LONDON -- Author Salman Rushdie, whose controversial novel, "The Satanic Verses," inspired outraged Iranian Muslims to put a $6-million price on his head, apologized Saturday for the "distress" his work has meant "to sincere followers of Islam."
But after a series of conflicting statements by the official Iranian news agency, IRNA, it appeared that the novelist's apology would not satisfy Iran's spiritual guide and supreme leader, the Ayatollah Ruhollah Khomeini. Five days ago, Khomeini called on Muslims worldwide to track Rushdie and his publishers down and "kill them so that no one ever again would dare to insult the sanctities of Muslims."
In a dispatch filed from London shortly after Rushdie's midday apology, IRNA said that it fell "well short" of what was necessary.
Hours later, a second IRNA dispatch, from Tehran, declared: "The statement, though far too short of a repentance, is generally seen as sufficient . . . to warrant his pardon by the masses in Iran and elsewhere in the world."
But an hour after that, IRNA retracted the second dispatch, saying its content was a "personal observation" by one of its writers and "does not allow for any specific interpretation whatsoever." That apparently left Rushdie, under armed police guard in Britain, still under threat of Khomeini's call for his death.
Rushdie's three-sentence statement Saturday, made public by his London agent, followed hints Friday by Iranian President Ali Khamenei that repentence could result in lifting the death threat that last week drove the Indian-born novelist and his American wife into hiding.
"As author of 'The Satanic Verses,' I recognize that Muslims in many parts of the world are genuinely distressed by the publication of my novel," Rushdie said through his agent.

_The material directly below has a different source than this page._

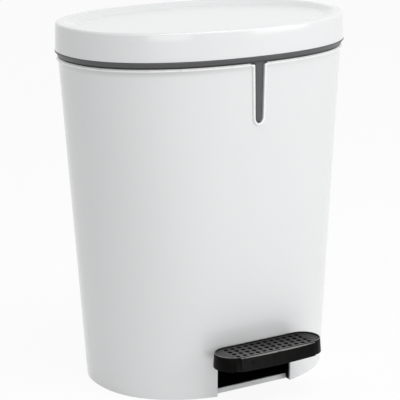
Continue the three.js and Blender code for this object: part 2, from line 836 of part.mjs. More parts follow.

"I profoundly regret the distress that publication has occasioned to sincere followers of Islam," he added. "Living as we do in a world of many faiths, this experience has served to remind us that we must all be conscious of the sensibilities of others."
The contradictory series of reactions from the official Iranian news agency began with the declaration that Rushdie, while formally apologizing, had "made no indication of repentance or that his slanderous book would be withdrawn" from sale. Then the revised reaction seemed to suggest that Iranian authorities were trying to distance themselves from an international furor that threatened to harm Iran's drive to improve ties with the West.
Then a third version, effectively reverting to the first position, was seen by analysts as possibly reflecting internal discord on the issue among Iran's leaders.
Government officials here were waiting for a more authoritative response from Iran to Rushdie's statement. A spokesman said the Foreign Office learned of the apology after it had been made public and added, "If it serves to calm passions, then that can only be a good thing."
Britain Freezes Relations
Britain has frozen relations with Iran in the wake of Khomeini's death threat against one of its citizens but has stopped short of more dramatic gestures of diplomatic protest that have been made by some of its West European neighbors.
France said Saturday that its ambassador to Iran, originally scheduled to return to Tehran today, would delay his departure from Paris. Earlier, West Germany had recalled its ambassador "for consultations," and the Netherlands' foreign minister canceled a planned visit to Iran.
British officials have been working to improve relations with Tehran, partly in hopes of helping gain freedom for a British citizen imprisoned in Iran as a spy and for three other Britons held hostage by pro-Iranian groups in Lebanon.
London reopened its embassy in Tehran late last year and was in the process of staff building, and an ambassador was slated to return there in May. It was that buildup that was frozen after Khomeini's death threat and the subsequent offer by Iranian religious and business leaders of about $6 million in bounty for Rushdie.
British Foreign Secretary Geoffrey Howe said he hopes for a strong, united front against the Iranian threats to emerge from a scheduled meeting in Brussels on Monday of the European Community's foreign ministers.
Muslim leaders in the United States applauded Rushdie's apology, although some described it as only a "first step."
"That's very good. We were looking forward to that," said Muzammil Siddiqi, director of the Islamic Society of Orange County. "I hope the publisher will do the same thing and withdraw the book. . . . Freedom of speech is fine, but the speech must be responsible."
Comparing "The Satanic Verses" to the anti-Semitic "Protocols of the Elders of Zion," Dr. Maher Hathout, a physician who is spokesman for the Los Angeles Islamic Center, said that "the code of ethics" that discourages hate literature against other religious and ethnic groups "should be observed for Muslims as well."